An Edict was issued in 1671, the year that 50 Jewish families were allowed residency in Berlin after having been forced from Vienna, which stated that no synagogue would be allowed in the city. In 1700, a generation later, the “court-Jew” Joof Liebmann was granted permission to establish a private synagogue in his home. Another Jewish purveyor of the court then bought himself the same privilege, establishing prayer rooms in the Heidereutergasse. Around 1708, the Jewish community began raising their demands for a public synagogue – a demand that met resistance from the owners of the private rooms of worship who had payed a lot for that privilege.

In 1712 the foundation stone for the Synagogue was laid. On the 14th of September, 1714, the Shabbat before Rosh Hashana (Jewish New Year), the Synagogue was officially inaugurated. The christian master builder, Michael Kemmeter, constructed the Great Synagogue (as it was named) in a baroque-style. At that time it was, as sources say, the most magnificent synagogue in Germany. The exterior of the Synagogue was rather simple; it had no towers or cupolas lest it be mistaken for a Christan church. Inside the building was a baroque Tora Ark – on April 20, 1718 the Prussian King Friedrich Wilhelm I visited the Synagogue and donated a curtain (Parochet) to cover the Ark.

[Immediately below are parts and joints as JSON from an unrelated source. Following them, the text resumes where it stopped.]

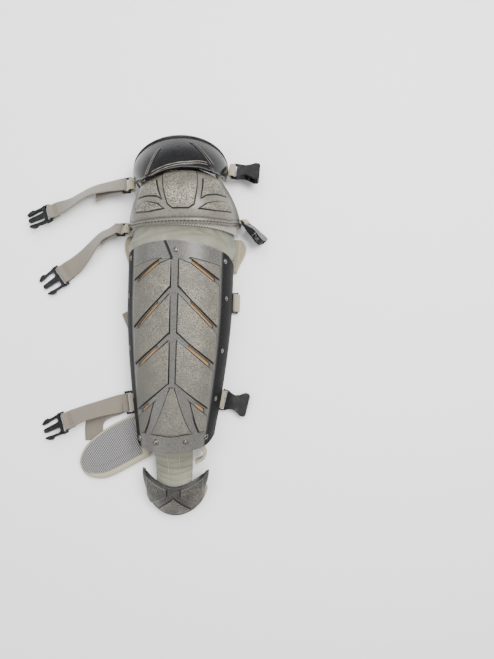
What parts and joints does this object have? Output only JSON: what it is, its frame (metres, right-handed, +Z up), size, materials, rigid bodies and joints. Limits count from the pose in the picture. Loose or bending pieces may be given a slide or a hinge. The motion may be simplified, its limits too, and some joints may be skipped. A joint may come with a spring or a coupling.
{
  "type": "catcher leg guard",
  "caption": "Arched leg guard with a ribbed shin plate, domed knee, thigh crescent, toe shield, padded liners and straps with side release buckles.",
  "frame": {"origin": "bottom centre of the whole guard's box, on the floor it lies on", "axes": "+Y along the leg toward the thigh, +Z up out of the plates' front, +X toward the side with the receiving buckles"},
  "size_m": [0.4016, 0.607, 0.1142],
  "materials": {
    "worn_plastic": "textured dark grey plastic, scuffed to tan on the raised panels",
    "gloss_plastic": "smooth glossy black with fine scratches",
    "leatherette": "soft sage leatherette with light folds",
    "mesh_fabric": "grey spacer mesh with a cream binding",
    "cream_fabric": "cream woven cloth",
    "liner_foam": "tan cloth over foam",
    "webbing": "woven taupe webbing",
    "black_plastic": "moulded black plastic with a satin sheen",
    "rivet_metal": "dull worn metal"
  },
  "bodies": {
    "root": {"shin_plate": "worn_plastic", "knee_plate": "worn_plastic", "toe_plate": "worn_plastic", "thigh_plate": "gloss_plastic", "knee_gusset": "leatherette", "toe_tab": "leatherette", "knee_mesh": "mesh_fabric", "ankle_wing": "mesh_fabric", "thigh_pad": "cream_fabric", "toe_pad": "cream_fabric", "side_pad_left": "cream_fabric", "side_pad_right": "cream_fabric", "ankle_roll": "cream_fabric", "strap_thigh_loop": "cream_fabric", "strap_knee_loop": "cream_fabric", "strap_ankle_loop": "cream_fabric", "strap_thigh_catch_loop": "cream_fabric", "strap_knee_catch_loop": "cream_fabric", "strap_calf_catch_loop": "cream_fabric", "strap_ankle_catch_loop": "cream_fabric", "shin_pad": "liner_foam", "knee_pad": "liner_foam", "strap_thigh": "webbing", "strap_knee": "webbing", "strap_calf": "webbing", "strap_ankle": "webbing", "strap_thigh_slide": "black_plastic", "strap_knee_slide": "black_plastic", "strap_ankle_slide": "black_plastic", "strap_thigh_male_buckle": "black_plastic", "strap_knee_male_buckle": "black_plastic", "strap_calf_male_buckle": "black_plastic", "strap_ankle_male_buckle": "black_plastic", "strap_thigh_female_buckle": "black_plastic", "strap_knee_female_buckle": "black_plastic", "strap_calf_female_buckle": "black_plastic", "strap_ankle_female_buckle": "black_plastic", "rivet_top": "rivet_metal", "rivet_upper_left": "rivet_metal", "rivet_upper_right": "rivet_metal", "rivet_middle_left": "rivet_metal", "rivet_middle_right": "rivet_metal", "rivet_lower_left": "rivet_metal", "rivet_lower_right": "rivet_metal", "rivet_corner_left": "rivet_metal", "rivet_corner_right": "rivet_metal", "rivet_bottom_left": "rivet_metal", "rivet_bottom_right": "rivet_metal", "eyelet_left": "rivet_metal", "eyelet_right": "rivet_metal"}
  },
  "joints": []
}
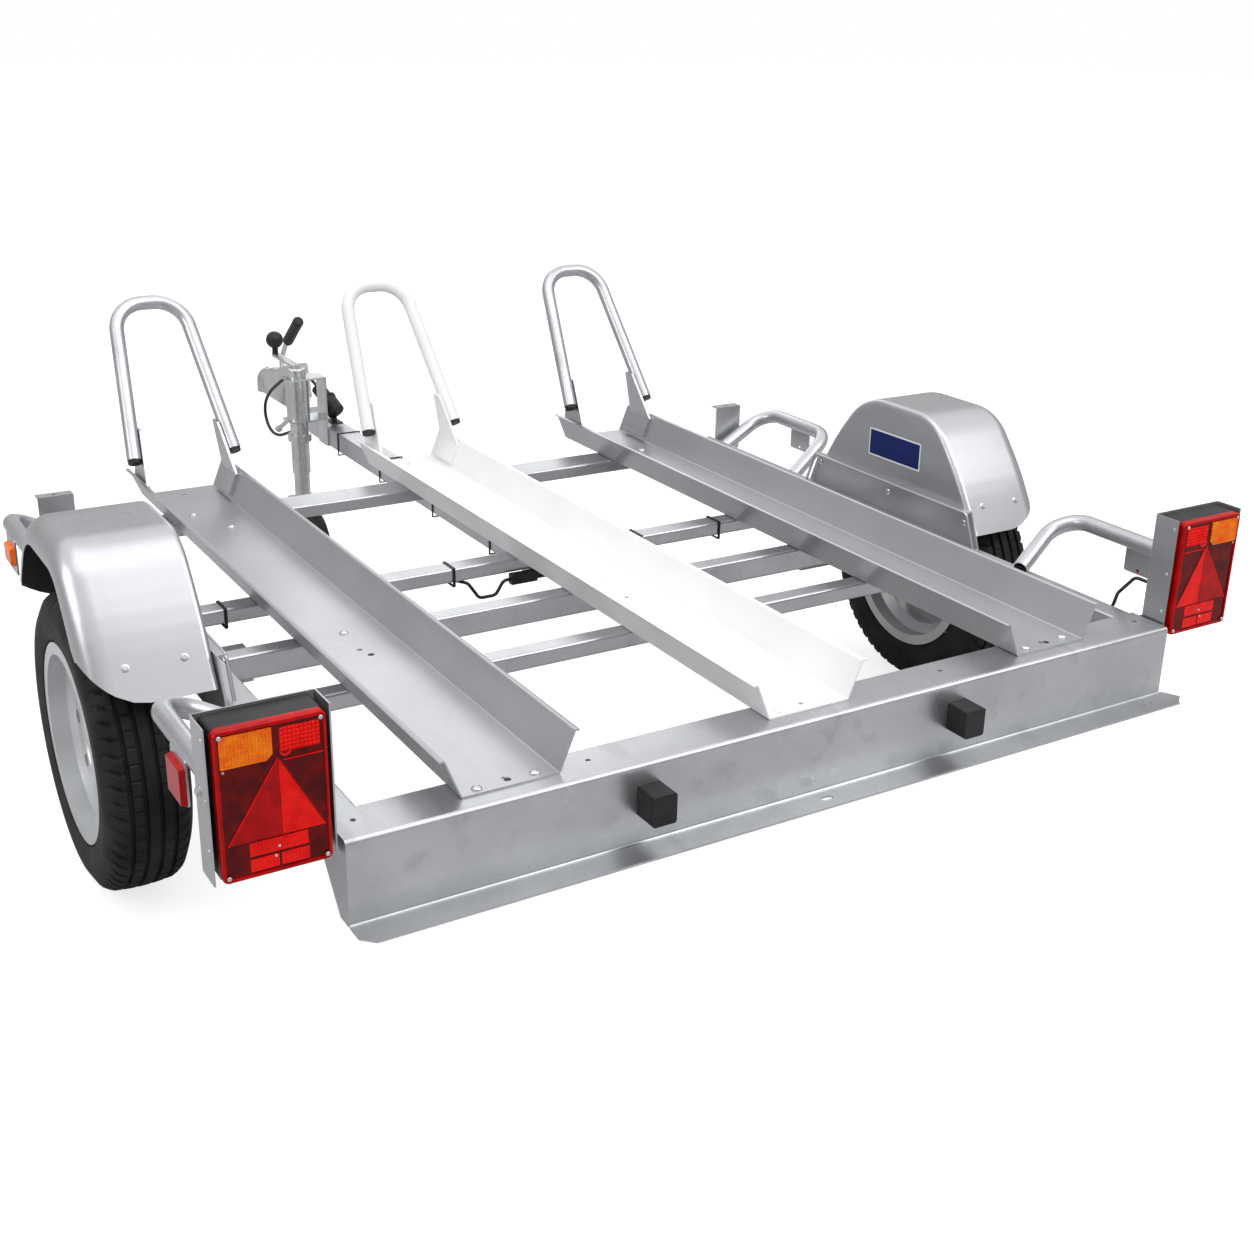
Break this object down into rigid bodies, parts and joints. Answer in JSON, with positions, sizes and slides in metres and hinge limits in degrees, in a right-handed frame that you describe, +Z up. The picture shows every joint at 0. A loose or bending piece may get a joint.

In 1745 Rabbi David Fränkel (Moses Mendelssohn’s teacher) opened up a Jewish school (Bet ha-Midrash) in a newly built annex. The Synagogue was later renovated by christian architect Eduard Knoblauch (student of Karl Friedrich Schinkel) in 1856, and outfitted in a more classical style. With the construction of the Neue Synagoge in the Oranienburger Strasse, the Synagogue in the Heidereutergase was renamed the Alte Synagoge (old synagogue).

The Old Synagogue was more traditional in comparison to the New Synagoge – which was constructed to fill the needs of the growing Reform community in Berlin. Women and men remained separate in the Heidereutergasse – whereas the Synagogue in the Oranienburgerstr. offered mixed services, organ music, and later prayer books translated into German.

The Synagogue was ransacked and poorly damaged by SA men during Kristallnacht of 1938. The building was then taken over by the German Reichspost. The Synagogue was later badly destroyed by bombs during the Second World War. Although a reconstruction was possible, the ruins of the Synagogue were removed in the 1960s (in the GDR).*

It is hard to imagine the scale of such a structure on what looks to be a measly plot of land. The large East German constructions make it hard to fathom that the “most magnificent synagogue in Germany” once stood here. Other traces occupy the same plot as well. Perpendicular to the Heidereutergasse is Rosen Strasse – the site of a successful resistance movement against Nazi forces. Jewish men were detained in a building on the street, and their non-Jewish wives showed up everyday, demanding their release. Their movement was successful and there are several abstract sculptures of pink-colored stone located on the square that memorialize their effort.

It might seem horrifying that such a grand and important structure like the first synagogue in Berlin could slip so deeply into obscurity. When one is accustomed to “tracing,” however, the invisibility or general neglect of such history no longer seems surprising. Most of the past “Jewish Berlin” has been reduced to informational placards, a simple address, or absolutely nothing at all.

Although I have grown used to carrying around house numbers in my pocket, standing before high-end designer shops trying to imagine a Kosher butcher occupying the same storefront, I still get angry. I think what most upsets me about this occupation with traces, with uncovering forgotten sites, is that it begins to sound like a treasure-hunt. A sense of satisfaction accompanies discovering an address or plot – but to what end? The truth remains that the disappearance of “Jewish Berlin” was the result of violence and hate. Buildings, often the casualties of war, are either rebuilt or make way for new constructions. The fact that many of these former sites of Jewish life had the potential to be restored but were not speaks to a perpetual disinterest by the majority society for things that deal with “other” histories.

Becoming attune to the proliferation of traces can be overwhelming. The amount of things that one cannot see is staggering. What, then, is the proper way of dealing with and confronting the trace? What sort of attention or recognition do such traces deserve? This is the question I am currently grappling with. To erect further memorials to a destroyed history is enervating. Historical accountability or curiosity becomes messily entangled with nostalgia – a dangerous emotion when dealing with histories that are not ours. Of late I have been opting for the maintenance of emptiness.

* Most of the information from: Rebiger, Bill. “Synagoge Heidereutergasse.” Das jüdische Berlin. Kulur, Religion und Alltag gestern und heute. Berlin: Jaron Verlag, 2000. 76-77.